Власов нагнулся и что-то негромко крикнул в люк водителю. Танк заскрежетал и рванул с места. Гайдар едва успел отскочить…[13]
…А 61 год спустя еще один газетчик-лжец С. Мельник заявит, что Аркадий Петрович в марте 1945 (!) года находился в немецком концлагере и мечтал поступить на службу к изменнику Власову[14].
Новости (секретные!) с Лубянки. На Лубянке разрабатывали план мероприятий в связи с сообщением из редакции «Комсомолки», что А. П. Гайдар переметнулся на сторону противника. Никакими особыми секретами он располагать не мог. Однако в Москве ожидали мощной пропагандистской кампании со стороны противника. Ведь Гайдар был очень известным человеком. И Лубянка консультировалась с Главпуром[15].
Тушенка
Вот еще один случай, который произошел в те же дни на том же Бориспольском шоссе. Мне рассказал о нем блистательный искусствовед и педагог Владимир Дмитриевич Остроменский.
В 1941 году Остроменскому было 13 лет. Жил он в Киеве. Когда началась война, стал командиром звена разведки в городском штабе Тимура. Штаб размещался в детском кинотеатре «Смена».
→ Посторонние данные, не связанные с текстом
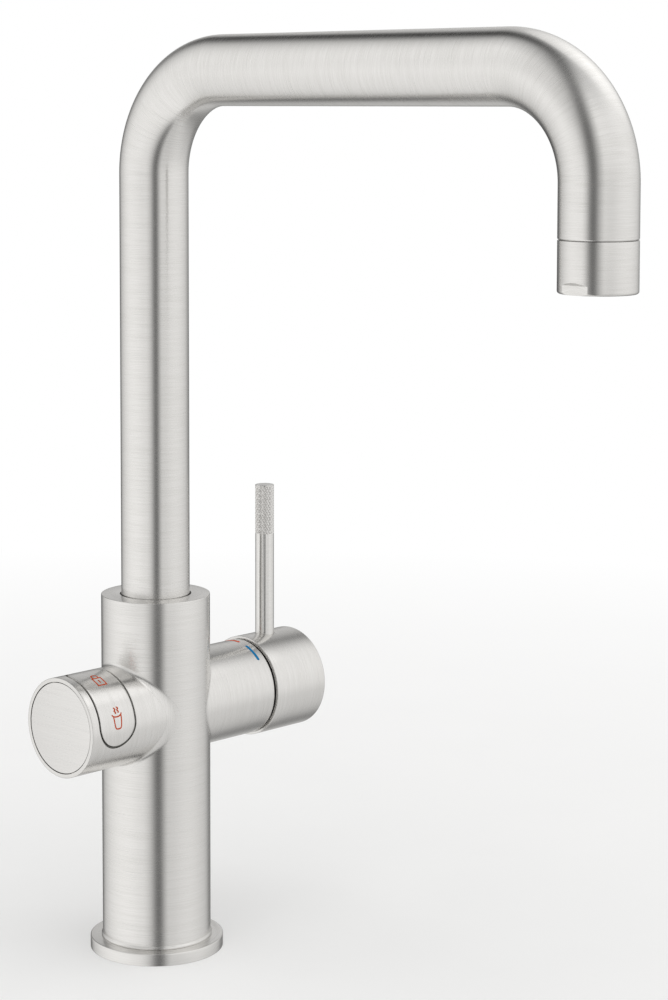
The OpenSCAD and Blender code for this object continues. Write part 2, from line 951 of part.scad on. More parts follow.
module outlet_sleeve() {
    color("#c8c5bf")
        on_outlet()
            difference() {
                translate([0, 0, outlet_z])
                    rotate_extrude()
                        polygon([
                            [pipe_r - sleeve_lip, 0],
                            [pipe_r - sleeve_edge, 0],
                            [pipe_r, sleeve_edge],
                            [pipe_r, sleeve_length - groove_h],
                            [sleeve_bore_r, sleeve_length - groove_h],
                            [sleeve_bore_r, sleeve_length - adapter_down - face_gap],
                            [pipe_r - sleeve_lip, sleeve_length - adapter_down - face_gap]
                        ]);
                for (side = [0, 180])
                    rotate([0, 0, side])
                        translate([0, pipe_r, outlet_z])
                            rotate([90, 0, 0])
                                linear_extrude(pipe_d)
                                    polygon([
                                        [flat_distance, -cut],
                                        [pipe_r + cut, -cut],
                                        [pipe_r + cut, flat_h + pipe_r + cut - flat_distance],
                                        [flat_distance, flat_h]
                                    ]);
            }
}

module aerator_body() {
    color("#d6d6d4")
        on_outlet()
            difference() {
                z_rod(aerator_r, outlet_z + aerator_lift, aerator_top);
                z_rod(aerator_r - aerator_wall, outlet_z + aerator_lift + aerator_lip_h, aerator_top + cut);
                z_rod(aerator_r - aerator_wall - aerator_lip, outlet_z, aerator_top + cut);
            }
}

module aerator_screen() {
    screen_z = outlet_z + aerator_lift + aerator_lip_h + face_gap;
    screen_top = screen_z + screen_h;
    color("#8a8d90")
        on_outlet()
            difference() {
                z_rod(aerator_r - aerator_wall - fixed_gap, screen_z, screen_top);
                z_rod(nozzle_r + run_gap, screen_z - cut, screen_top + cut);
                for (ring = [3, 4])
                    for (i = [0:6 * ring - 1])
                        rotate([0, 0, 60 / ring * i])
                            z_rod(screen_hole_r, screen_z - cut, screen_top + cut, ring * screen_pitch, 0);
            }
}

module aerator_seal() {
    color("#2a2a2a")
        on_outlet()
            z_ring(
                aerator_r - aerator_wall - aerator_lip, aerator_r,
                aerator_top + face_gap, sleeve_top - adapter_down - face_gap
            );
}

module boiling_nozzle() {
    color("#3a3a3c")
        on_outlet()
            difference() {
                z_rod(nozzle_r, outlet_z + aerator_lift + aerator_lip_h, outlet_z + nozzle_up);
                z_rod(tube_bore_r, outlet_z, outlet_z + nozzle_up);
                z_rod(tube_r + run_gap, outlet_z + tube_end_rise - face_gap, outlet_z + nozzle_up + cut);
            }
}

// Rocking button plate

module button_plate() {
    color("#c8c5bf")
        on_button()
            difference() {
                union() {
                    button_patch(0, plate_in_r, control_r);
                    intersection() {
                        ring_arc(control_bore_r + 4 * fixed_gap, plate_in_r + edge, button_w, 60, button_x);
                        union() {
                            for (side = [-1, 1]) {
                                z_rod(foot_r, 0, control_r, button_x, side * switch_offset);
                                translate([button_x + side * hinge_eye_offset - hinge_eye_w / 2, 0, 0])
                                    x_rod(hinge_eye_r, 0, hinge_eye_w, 0, hinge_r);
                            }
                        }
                    }
                }
                x_rod(hinge_pin_r + run_gap, button_x - button_w, button_x + button_w, 0, hinge_r);
            }
}

column_shell();
control_housing();
mixer_housing();
base_flange();
base_gasket();
shank_socket();
waterway_block();
boiling_riser();
riser_seal();
glide_ring();
thrust_washer();
swivel_stop_screw();
cartridge_body();
cartridge_seals();
fixed_disc();
cartridge_nut();
dome_cover();
end_cap();
end_cap_seal();
button_membrane();
button_pivot_pin();
control_carrier();
control_board();
tactile_switches();
cable_socket();
cartridge_rotor();
lever_pivot_pin();
moving_disc();
disc_carrier();
lever_stem();
lever_hub();
lever_cap();
lever_pin();
lever_grub_screw();
spout_pipe();
spout_spigot();
spigot_seals();
boiling_tube();
outlet_adapter();
outlet_sleeve();
aerator_body();
aerator_screen();
aerator_seal();
boiling_nozzle();
button_plate();
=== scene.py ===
"""Boiling water tap in brushed stainless steel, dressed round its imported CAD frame.

Lengths in this file are millimetres until a mesh is written, which is in metres.
Turned parts stand about an upright axis (column, outlet or lever pin) or about the
cross axis, which carries the button control and the lever.
"""
from __future__ import annotations

import logging
import math
from dataclasses import dataclass
from enum import Enum

import bmesh
import bpy
import numpy as np
from mathutils import Matrix, Vector

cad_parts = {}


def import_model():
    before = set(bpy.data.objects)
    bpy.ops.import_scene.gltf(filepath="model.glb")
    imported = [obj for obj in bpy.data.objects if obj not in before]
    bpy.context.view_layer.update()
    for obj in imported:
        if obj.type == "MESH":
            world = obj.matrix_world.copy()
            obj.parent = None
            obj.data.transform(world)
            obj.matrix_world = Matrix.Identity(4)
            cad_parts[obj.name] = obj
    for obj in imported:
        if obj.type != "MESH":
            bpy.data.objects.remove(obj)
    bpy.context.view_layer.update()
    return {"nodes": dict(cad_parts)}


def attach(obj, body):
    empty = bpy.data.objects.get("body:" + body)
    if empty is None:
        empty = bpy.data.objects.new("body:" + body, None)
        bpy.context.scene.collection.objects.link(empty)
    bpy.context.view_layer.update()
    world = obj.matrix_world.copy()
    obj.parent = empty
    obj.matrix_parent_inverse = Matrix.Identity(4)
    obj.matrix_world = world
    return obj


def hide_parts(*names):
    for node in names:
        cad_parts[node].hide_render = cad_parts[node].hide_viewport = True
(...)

Володе и его товарищам по команде удалось выследить двух вражеских агентов. В прифронтовой город немцы их забрасывали сотнями. Арестовывали лазутчиков уже военные.
О своих скромных подвигах Володя рассказал, когда к ним в штаб пришел Аркадий Петрович.
Но Киев пал. Володя один, без родителей, ушел пешком из города и влился в бесконечную колонну из беженцев и отступавших бойцов. С собой у него не было ничего — ни еды, ни вещей, ни денег. Кормить эти сотни тысяч людей было некому. И нечем. Мальчишка двое суток уже ничего не ел. Хорошо, была по дороге вода. Можно было напиться.